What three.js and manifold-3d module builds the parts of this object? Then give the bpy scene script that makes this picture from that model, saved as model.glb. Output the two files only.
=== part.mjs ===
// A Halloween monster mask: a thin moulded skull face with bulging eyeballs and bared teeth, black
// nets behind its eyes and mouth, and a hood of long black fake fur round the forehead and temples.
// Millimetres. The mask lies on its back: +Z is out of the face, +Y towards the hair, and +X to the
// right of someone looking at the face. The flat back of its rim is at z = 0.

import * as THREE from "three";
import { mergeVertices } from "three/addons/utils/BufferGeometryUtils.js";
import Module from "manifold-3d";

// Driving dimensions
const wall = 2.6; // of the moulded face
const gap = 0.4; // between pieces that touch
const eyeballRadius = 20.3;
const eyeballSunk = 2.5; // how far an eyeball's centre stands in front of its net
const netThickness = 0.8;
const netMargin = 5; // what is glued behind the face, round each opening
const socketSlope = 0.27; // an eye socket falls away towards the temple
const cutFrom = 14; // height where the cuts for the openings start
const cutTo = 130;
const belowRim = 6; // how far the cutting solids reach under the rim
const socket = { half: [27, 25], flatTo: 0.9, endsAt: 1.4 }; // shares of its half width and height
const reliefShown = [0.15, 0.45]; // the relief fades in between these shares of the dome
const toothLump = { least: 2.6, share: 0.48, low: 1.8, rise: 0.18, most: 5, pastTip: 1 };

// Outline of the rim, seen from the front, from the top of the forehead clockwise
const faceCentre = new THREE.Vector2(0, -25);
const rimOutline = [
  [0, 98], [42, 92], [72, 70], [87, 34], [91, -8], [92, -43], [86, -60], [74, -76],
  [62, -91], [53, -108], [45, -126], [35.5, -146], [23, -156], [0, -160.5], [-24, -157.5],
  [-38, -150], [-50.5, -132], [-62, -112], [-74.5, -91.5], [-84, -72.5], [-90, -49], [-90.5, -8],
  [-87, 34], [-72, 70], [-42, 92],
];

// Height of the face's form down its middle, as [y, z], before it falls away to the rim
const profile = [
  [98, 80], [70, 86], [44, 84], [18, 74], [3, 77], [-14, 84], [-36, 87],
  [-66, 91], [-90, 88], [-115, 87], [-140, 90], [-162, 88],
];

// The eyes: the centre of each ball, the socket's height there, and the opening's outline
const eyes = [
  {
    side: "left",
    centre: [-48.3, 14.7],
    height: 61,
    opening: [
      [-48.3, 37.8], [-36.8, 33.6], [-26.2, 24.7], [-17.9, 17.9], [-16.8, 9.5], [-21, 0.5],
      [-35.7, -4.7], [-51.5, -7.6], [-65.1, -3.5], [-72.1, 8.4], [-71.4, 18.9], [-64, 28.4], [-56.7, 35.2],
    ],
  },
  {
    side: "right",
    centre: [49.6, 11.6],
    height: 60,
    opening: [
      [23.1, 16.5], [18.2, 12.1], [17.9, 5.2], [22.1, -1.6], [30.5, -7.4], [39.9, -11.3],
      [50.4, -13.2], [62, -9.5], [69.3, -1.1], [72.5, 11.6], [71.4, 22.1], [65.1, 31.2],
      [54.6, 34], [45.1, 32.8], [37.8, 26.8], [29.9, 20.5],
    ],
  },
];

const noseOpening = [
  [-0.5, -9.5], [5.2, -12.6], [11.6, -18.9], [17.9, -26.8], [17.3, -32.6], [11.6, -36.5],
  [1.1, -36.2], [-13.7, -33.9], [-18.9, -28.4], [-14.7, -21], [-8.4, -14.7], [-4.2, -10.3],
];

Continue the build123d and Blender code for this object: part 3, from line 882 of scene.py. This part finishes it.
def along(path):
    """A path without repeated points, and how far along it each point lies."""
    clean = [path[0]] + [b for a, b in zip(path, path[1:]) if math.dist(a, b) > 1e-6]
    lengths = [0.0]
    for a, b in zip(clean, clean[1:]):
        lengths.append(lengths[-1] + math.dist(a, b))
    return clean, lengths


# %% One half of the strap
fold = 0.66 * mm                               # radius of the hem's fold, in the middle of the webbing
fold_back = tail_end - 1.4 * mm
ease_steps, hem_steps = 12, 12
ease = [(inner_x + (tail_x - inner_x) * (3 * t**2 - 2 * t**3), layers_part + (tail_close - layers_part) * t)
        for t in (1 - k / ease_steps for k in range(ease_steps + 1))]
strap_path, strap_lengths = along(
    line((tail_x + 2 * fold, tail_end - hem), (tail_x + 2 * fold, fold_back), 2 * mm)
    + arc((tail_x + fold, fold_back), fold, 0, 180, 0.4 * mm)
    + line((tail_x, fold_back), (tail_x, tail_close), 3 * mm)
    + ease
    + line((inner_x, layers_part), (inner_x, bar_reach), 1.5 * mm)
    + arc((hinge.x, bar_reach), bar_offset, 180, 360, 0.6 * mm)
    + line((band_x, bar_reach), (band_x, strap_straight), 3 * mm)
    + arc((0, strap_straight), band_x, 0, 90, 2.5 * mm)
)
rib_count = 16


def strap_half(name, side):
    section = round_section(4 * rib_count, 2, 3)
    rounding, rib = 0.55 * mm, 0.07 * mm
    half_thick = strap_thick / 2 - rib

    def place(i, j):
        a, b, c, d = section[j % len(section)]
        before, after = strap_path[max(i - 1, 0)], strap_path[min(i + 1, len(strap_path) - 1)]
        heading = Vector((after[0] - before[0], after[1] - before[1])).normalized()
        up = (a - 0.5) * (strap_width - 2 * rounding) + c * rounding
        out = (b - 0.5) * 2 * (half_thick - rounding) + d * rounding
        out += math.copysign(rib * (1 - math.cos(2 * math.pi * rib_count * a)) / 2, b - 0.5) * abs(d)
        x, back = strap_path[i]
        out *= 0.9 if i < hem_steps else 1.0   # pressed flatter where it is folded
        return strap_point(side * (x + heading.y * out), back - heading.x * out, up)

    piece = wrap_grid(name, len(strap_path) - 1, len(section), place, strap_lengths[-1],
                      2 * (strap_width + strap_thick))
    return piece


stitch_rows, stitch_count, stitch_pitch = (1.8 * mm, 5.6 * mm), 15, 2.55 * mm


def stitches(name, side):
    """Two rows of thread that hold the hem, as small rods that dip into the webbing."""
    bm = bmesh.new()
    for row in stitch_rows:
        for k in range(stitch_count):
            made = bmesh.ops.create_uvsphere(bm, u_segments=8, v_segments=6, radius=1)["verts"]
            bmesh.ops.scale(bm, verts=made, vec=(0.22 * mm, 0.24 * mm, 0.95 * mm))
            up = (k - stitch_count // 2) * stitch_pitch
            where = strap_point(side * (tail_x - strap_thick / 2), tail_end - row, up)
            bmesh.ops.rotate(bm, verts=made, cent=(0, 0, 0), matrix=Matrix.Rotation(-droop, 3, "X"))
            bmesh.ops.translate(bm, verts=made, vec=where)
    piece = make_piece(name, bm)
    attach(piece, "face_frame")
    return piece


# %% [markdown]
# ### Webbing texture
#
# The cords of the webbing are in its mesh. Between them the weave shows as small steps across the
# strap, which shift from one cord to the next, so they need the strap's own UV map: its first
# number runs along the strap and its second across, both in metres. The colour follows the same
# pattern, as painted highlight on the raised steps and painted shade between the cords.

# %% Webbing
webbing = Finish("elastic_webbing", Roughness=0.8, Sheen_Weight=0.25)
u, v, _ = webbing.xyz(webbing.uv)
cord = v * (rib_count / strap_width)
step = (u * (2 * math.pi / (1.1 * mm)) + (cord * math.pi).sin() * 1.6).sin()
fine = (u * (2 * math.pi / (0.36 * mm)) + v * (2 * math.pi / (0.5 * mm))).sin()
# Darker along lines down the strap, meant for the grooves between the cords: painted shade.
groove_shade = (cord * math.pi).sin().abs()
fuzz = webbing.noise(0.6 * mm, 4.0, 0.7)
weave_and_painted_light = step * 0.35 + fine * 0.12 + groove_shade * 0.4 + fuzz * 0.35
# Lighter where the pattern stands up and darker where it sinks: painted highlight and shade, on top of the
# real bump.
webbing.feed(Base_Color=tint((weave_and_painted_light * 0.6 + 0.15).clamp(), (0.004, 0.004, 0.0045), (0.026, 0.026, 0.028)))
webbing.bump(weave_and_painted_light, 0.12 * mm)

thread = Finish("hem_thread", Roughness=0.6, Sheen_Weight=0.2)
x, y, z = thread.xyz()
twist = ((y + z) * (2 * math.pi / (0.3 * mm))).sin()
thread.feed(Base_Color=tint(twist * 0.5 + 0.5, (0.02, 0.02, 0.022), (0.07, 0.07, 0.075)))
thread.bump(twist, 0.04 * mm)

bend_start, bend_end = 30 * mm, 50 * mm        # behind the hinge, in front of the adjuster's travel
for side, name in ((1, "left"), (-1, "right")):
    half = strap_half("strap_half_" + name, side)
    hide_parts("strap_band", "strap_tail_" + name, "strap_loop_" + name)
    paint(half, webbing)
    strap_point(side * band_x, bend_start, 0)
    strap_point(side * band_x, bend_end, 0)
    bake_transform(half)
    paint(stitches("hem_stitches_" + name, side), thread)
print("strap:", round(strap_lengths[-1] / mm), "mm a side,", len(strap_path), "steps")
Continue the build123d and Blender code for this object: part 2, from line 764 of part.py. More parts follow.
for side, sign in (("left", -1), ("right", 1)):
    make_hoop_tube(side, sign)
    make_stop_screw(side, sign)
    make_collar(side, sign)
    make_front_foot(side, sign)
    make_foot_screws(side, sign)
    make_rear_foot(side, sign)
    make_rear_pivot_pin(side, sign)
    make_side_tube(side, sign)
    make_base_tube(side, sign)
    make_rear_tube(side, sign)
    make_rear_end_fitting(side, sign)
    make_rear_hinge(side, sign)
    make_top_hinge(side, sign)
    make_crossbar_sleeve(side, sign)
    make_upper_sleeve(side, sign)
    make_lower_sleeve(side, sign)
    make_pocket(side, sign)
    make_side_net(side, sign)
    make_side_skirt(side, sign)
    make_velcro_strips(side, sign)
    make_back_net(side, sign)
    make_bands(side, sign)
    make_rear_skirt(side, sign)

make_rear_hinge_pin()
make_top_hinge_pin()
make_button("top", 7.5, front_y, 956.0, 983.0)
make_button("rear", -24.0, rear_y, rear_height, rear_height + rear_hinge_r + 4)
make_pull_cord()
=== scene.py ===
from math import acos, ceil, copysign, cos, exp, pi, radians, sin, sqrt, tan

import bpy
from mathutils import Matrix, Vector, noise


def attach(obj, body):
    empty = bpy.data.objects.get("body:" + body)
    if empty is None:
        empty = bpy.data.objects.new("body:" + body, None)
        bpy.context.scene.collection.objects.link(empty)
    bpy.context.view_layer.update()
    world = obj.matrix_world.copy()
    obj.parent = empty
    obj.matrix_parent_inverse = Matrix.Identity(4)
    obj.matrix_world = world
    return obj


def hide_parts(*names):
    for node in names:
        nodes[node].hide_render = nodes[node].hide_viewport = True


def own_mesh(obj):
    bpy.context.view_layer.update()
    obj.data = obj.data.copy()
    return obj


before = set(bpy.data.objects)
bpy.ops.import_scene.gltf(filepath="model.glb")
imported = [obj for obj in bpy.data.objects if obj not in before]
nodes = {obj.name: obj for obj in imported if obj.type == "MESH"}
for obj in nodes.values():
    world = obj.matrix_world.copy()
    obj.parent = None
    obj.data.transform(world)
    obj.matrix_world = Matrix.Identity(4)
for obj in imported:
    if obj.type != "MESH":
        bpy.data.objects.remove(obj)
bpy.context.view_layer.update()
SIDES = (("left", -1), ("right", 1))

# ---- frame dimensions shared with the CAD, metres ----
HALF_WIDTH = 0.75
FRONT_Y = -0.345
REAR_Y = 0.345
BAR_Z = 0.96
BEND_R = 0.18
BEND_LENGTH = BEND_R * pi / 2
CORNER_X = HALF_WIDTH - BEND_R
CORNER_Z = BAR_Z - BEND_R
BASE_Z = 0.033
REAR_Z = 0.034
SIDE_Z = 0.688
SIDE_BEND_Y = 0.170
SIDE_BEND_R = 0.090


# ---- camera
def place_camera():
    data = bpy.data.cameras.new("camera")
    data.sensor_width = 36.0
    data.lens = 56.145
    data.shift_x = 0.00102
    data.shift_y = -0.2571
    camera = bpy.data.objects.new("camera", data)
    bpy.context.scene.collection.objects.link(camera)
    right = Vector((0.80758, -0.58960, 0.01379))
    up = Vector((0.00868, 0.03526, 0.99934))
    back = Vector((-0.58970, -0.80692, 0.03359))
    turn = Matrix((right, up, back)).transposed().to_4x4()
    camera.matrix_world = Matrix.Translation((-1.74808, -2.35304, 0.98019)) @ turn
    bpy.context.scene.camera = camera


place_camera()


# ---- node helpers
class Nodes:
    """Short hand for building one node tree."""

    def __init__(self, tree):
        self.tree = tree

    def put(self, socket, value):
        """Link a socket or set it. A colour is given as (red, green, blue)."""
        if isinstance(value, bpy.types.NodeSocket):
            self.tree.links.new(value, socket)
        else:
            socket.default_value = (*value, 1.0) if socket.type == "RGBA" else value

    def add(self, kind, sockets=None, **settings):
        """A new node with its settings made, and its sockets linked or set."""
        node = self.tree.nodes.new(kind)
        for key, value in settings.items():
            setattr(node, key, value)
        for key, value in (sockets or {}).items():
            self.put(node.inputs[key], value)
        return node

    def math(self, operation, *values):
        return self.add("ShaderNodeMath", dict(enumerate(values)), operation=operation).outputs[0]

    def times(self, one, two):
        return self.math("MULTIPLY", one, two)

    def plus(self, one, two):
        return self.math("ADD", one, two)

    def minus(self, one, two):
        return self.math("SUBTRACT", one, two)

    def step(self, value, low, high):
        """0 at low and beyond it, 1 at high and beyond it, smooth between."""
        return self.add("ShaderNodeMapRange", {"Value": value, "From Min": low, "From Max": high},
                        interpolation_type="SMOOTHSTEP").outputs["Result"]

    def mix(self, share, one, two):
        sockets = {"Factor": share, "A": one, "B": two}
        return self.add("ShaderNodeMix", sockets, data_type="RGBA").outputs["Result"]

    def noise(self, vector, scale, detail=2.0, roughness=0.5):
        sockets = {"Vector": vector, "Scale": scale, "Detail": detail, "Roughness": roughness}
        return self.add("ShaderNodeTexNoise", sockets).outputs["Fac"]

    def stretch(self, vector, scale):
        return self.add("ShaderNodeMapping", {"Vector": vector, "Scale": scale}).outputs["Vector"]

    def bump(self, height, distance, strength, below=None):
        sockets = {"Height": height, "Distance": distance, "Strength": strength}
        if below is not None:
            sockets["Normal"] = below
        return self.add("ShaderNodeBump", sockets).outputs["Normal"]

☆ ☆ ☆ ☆

**GIVEN INSTRUCTION**. Filter the records above for "collection" and copy every matching line.

**SOLUTION BELOW**.
        bpy.context.scene.collection.objects.link(empty)
    bpy.context.scene.collection.objects.link(camera)